If you’re aiming to future-proof your next purchase, here are 3 fundamental things to look for:

  • Proven engineering lineage – Models that evolve slowly, with interchangeable parts across generations, tend to last longest.
  • Ongoing manufacturer support – A phone number, real schematics, and a dealer network that can service rather than replace.
  • Mechanical simplicity – The fewer “clever” features hiding behind plastic panels, the easier it will likely be to keep running in fifteen years.

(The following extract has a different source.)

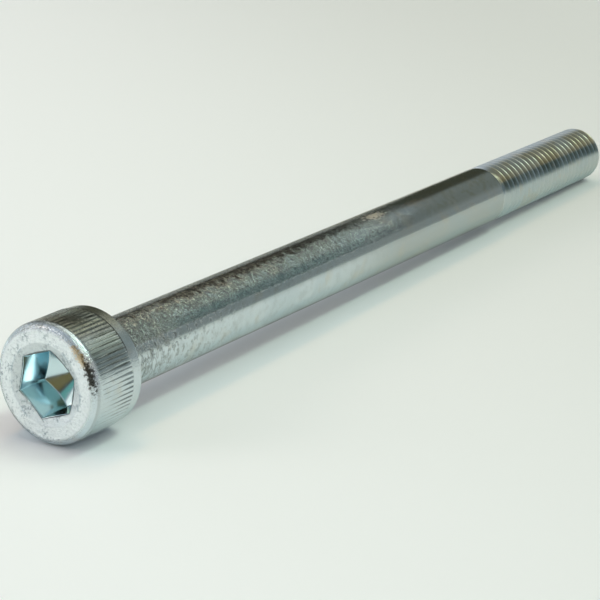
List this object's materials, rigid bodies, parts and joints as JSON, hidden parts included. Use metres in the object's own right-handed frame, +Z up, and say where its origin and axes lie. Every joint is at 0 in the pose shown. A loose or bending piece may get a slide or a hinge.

Still, these points only scratch the surface. The best way to choose wisely is to head to a reputable local vacuum shop like Edison Vacuum of Nashville, where you can handle machines side-by-side, talk to people who service them every day, and see firsthand what great build quality feels like. That context—the smell of new motors, the heft of a solid wand, the difference in tone when a motor spools up—is what no guide or customer review can capture.

Takeaway

Vacuum lifespan has less to do with luck and more to do with philosophy. Some companies design for the sales cycle, others design for the service cycle. Once you’ve lived with a machine from the latter group, the kind built like a reliable tool, with every screw and seal meant to be reached again, you stop thinking of vacuum cleaners as a machine that needs to be replaced every few years.

And that’s the turning point for most long-term owners: they stop replacing and start maintaining. The satisfaction comes not from owning an expensive vacuum cleaner, but from knowing their machine is engineered to stay running—bag after bag, year after year.